• _Task goal_
In the records below, begin at the line containing "What FreeCAD Python" and end at the line containing "# the middle"; quote every line in that span exactly, including both boundary lines, and no others.

____ Supplied material

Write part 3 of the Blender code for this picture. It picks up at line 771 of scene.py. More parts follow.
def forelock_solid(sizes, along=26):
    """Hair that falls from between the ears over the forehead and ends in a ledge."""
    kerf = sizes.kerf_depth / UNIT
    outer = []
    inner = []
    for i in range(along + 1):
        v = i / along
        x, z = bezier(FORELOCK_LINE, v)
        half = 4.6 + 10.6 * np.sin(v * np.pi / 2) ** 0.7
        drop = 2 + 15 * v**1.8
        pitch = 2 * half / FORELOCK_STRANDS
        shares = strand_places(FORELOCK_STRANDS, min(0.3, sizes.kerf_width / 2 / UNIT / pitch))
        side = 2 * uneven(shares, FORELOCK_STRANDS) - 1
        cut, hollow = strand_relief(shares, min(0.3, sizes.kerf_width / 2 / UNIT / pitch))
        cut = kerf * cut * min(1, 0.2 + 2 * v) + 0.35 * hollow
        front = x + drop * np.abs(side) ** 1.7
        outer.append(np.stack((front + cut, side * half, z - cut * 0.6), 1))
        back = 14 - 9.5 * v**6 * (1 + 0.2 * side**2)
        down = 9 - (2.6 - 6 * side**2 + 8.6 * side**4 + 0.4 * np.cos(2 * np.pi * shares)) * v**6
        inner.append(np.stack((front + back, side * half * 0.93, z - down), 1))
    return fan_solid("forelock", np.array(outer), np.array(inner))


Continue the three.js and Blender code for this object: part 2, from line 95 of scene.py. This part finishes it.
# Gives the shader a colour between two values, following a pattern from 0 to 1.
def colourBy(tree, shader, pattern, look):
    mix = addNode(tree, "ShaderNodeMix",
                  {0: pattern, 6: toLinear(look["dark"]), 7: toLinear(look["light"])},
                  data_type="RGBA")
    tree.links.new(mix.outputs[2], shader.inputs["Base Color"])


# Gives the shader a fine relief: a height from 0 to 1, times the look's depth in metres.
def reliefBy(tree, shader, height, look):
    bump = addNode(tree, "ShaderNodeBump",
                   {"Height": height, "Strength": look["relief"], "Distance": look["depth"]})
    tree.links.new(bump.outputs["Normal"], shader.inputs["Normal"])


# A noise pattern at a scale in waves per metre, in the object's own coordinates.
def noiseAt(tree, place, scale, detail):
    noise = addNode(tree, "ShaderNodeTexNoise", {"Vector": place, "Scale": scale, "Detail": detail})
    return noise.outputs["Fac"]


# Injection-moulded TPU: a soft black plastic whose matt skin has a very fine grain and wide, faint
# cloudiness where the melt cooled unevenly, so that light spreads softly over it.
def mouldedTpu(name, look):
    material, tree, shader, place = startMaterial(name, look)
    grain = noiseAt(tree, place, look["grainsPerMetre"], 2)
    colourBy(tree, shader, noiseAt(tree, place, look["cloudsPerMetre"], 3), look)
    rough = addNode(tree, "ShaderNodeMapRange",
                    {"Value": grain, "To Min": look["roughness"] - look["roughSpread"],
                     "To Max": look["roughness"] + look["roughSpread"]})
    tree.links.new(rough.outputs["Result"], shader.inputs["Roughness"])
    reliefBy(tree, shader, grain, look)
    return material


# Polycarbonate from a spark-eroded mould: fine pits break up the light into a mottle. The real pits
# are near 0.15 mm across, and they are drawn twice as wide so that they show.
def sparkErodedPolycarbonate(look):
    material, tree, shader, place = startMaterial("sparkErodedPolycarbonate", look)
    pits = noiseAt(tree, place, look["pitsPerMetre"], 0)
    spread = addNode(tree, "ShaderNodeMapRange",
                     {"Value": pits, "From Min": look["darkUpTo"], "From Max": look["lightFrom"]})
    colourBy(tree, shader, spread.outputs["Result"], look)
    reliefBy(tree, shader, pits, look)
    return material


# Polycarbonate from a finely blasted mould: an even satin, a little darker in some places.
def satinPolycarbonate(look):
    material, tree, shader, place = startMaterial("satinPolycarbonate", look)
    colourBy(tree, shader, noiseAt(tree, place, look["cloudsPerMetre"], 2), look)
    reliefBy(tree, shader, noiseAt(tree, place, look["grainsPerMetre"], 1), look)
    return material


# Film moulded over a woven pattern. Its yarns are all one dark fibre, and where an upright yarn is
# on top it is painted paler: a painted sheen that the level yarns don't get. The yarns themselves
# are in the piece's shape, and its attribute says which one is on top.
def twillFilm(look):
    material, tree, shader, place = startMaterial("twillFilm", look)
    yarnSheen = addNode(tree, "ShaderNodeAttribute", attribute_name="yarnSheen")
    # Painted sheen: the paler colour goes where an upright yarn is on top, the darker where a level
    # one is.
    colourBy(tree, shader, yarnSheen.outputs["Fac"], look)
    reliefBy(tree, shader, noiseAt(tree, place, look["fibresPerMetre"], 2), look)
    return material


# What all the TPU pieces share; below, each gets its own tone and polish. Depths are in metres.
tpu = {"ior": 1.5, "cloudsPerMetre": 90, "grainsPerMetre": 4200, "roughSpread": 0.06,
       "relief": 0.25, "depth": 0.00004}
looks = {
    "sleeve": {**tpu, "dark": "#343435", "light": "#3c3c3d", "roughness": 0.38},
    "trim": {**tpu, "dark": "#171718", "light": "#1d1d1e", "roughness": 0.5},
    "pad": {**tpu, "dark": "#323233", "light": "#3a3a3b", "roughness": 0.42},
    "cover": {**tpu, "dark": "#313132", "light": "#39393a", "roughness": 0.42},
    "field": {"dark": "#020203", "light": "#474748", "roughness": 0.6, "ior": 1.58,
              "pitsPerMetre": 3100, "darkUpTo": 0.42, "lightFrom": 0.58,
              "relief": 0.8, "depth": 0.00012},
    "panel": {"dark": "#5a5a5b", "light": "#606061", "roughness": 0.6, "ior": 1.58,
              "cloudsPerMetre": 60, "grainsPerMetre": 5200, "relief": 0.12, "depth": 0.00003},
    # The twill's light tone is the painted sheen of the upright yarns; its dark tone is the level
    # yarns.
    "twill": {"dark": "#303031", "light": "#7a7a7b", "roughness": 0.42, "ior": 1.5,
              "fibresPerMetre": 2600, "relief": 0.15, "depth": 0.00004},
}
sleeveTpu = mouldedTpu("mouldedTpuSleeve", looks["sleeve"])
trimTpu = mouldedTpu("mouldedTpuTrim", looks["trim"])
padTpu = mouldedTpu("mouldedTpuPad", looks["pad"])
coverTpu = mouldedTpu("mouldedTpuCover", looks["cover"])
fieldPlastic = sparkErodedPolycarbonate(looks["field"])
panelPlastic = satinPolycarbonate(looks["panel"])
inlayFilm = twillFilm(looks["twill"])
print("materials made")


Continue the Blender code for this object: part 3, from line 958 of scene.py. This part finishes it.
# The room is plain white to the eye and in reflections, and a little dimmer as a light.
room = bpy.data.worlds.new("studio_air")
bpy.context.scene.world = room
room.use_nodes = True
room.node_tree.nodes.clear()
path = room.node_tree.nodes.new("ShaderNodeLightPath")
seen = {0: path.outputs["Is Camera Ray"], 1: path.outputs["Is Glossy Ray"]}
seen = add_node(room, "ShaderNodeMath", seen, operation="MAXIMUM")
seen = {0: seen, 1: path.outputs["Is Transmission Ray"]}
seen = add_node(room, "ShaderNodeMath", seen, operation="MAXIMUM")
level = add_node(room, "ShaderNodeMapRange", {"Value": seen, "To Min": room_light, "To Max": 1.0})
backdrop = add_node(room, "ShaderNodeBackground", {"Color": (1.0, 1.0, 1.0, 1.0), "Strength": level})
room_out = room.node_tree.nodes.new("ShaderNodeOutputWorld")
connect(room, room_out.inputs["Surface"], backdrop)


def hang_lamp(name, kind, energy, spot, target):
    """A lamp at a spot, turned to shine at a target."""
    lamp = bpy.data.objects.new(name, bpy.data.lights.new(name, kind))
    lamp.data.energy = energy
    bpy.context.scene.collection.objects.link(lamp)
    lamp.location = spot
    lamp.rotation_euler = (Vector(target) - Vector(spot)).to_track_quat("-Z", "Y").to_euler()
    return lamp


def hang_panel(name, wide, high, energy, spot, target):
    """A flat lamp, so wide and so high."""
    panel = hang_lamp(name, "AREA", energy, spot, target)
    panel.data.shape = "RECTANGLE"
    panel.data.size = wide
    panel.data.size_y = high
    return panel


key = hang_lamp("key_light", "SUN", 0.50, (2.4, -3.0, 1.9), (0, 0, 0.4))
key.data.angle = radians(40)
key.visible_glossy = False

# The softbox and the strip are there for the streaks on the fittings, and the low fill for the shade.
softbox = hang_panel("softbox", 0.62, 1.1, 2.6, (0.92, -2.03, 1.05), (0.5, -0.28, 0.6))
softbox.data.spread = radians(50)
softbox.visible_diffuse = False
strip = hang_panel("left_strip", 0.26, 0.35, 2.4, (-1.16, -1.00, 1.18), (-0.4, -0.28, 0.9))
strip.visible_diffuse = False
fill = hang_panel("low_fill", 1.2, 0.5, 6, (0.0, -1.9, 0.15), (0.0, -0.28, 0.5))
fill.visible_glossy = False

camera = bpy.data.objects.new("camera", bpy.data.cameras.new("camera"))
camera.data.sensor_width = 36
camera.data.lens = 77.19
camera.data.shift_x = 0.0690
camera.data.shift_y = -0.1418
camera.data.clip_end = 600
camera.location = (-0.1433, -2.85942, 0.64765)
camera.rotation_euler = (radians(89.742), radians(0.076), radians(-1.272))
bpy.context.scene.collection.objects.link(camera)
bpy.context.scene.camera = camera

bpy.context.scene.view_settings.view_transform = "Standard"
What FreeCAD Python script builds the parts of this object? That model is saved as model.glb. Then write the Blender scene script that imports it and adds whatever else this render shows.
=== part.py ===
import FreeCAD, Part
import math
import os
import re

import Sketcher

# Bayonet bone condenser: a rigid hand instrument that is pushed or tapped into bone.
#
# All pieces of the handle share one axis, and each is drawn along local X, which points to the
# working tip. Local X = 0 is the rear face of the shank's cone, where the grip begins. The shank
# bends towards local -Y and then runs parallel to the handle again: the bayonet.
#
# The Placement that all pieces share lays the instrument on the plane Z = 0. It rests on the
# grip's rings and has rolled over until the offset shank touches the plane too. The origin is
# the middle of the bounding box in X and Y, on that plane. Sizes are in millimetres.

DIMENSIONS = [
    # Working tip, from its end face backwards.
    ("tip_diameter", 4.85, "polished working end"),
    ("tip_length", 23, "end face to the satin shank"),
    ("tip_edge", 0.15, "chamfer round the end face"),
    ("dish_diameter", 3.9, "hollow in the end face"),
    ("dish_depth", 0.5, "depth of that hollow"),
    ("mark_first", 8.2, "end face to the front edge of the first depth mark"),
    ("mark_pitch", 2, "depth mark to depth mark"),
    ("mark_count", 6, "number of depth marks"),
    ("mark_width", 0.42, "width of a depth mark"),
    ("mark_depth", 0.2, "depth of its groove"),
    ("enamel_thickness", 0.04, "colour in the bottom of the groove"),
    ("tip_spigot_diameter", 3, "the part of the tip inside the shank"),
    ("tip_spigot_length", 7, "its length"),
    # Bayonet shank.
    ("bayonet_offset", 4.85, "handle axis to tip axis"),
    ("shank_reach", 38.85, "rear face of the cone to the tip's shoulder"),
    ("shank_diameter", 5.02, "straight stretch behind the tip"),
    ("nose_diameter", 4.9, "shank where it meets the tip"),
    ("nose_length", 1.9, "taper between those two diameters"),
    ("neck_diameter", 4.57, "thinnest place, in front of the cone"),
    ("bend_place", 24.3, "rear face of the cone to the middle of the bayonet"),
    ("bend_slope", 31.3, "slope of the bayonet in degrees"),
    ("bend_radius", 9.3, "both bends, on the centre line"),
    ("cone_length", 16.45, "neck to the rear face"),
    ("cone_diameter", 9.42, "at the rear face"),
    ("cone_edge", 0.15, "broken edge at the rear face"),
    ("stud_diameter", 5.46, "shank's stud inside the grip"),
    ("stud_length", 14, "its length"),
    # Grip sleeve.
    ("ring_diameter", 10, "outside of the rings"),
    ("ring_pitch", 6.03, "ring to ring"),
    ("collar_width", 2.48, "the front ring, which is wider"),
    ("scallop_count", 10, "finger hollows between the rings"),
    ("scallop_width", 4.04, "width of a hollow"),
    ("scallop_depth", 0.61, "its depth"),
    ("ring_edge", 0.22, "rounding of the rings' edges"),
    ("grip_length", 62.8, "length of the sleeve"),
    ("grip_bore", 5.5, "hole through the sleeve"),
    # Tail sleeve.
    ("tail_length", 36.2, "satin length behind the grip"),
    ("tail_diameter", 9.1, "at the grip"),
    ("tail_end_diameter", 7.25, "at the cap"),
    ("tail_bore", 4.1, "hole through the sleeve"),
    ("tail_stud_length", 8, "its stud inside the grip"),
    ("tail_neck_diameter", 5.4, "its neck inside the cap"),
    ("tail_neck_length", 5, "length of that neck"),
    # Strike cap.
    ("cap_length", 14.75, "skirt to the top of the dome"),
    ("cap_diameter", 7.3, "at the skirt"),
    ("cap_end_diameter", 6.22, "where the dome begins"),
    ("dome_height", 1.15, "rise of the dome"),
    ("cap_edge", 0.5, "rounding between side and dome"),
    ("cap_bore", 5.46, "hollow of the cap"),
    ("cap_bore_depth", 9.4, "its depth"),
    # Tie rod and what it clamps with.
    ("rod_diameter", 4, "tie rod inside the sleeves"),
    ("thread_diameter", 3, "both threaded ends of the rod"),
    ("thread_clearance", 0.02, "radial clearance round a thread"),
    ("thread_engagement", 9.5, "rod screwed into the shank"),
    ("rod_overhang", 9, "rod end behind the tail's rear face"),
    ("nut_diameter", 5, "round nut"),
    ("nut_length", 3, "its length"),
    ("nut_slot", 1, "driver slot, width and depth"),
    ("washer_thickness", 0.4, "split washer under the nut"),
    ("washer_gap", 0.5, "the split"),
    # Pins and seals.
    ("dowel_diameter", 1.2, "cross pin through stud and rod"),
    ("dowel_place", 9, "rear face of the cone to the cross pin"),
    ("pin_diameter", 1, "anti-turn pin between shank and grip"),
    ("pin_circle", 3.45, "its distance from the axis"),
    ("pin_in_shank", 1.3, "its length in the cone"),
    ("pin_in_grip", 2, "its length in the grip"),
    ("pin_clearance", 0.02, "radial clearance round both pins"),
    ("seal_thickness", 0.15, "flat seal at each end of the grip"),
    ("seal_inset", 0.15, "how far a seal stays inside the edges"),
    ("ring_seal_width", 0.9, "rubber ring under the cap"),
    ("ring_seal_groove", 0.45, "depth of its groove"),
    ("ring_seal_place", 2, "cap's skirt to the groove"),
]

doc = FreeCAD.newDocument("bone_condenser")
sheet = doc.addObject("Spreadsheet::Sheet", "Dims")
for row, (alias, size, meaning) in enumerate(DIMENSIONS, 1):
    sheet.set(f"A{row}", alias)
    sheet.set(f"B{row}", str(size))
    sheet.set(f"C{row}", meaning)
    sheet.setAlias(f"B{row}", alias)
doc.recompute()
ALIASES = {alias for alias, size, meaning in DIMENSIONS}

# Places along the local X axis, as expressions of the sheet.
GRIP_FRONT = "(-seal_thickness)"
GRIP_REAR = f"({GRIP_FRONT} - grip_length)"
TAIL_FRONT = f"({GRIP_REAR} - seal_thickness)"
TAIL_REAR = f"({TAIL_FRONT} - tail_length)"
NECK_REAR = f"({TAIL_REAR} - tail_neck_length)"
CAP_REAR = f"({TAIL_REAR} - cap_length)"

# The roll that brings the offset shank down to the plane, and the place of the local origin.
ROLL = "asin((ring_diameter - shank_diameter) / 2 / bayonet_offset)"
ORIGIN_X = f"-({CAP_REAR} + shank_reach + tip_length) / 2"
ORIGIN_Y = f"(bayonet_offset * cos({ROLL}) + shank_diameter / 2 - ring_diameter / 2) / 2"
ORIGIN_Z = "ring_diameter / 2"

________

• _Full solution_
What FreeCAD Python script builds the parts of this object? That model is saved as model.glb. Then write the Blender scene script that imports it and adds whatever else this render shows.
=== part.py ===
import FreeCAD, Part
import math
import os
import re

import Sketcher

# Bayonet bone condenser: a rigid hand instrument that is pushed or tapped into bone.
#
# All pieces of the handle share one axis, and each is drawn along local X, which points to the
# working tip. Local X = 0 is the rear face of the shank's cone, where the grip begins. The shank
# bends towards local -Y and then runs parallel to the handle again: the bayonet.
#
# The Placement that all pieces share lays the instrument on the plane Z = 0. It rests on the
# grip's rings and has rolled over until the offset shank touches the plane too. The origin is
# the middle of the bounding box in X and Y, on that plane. Sizes are in millimetres.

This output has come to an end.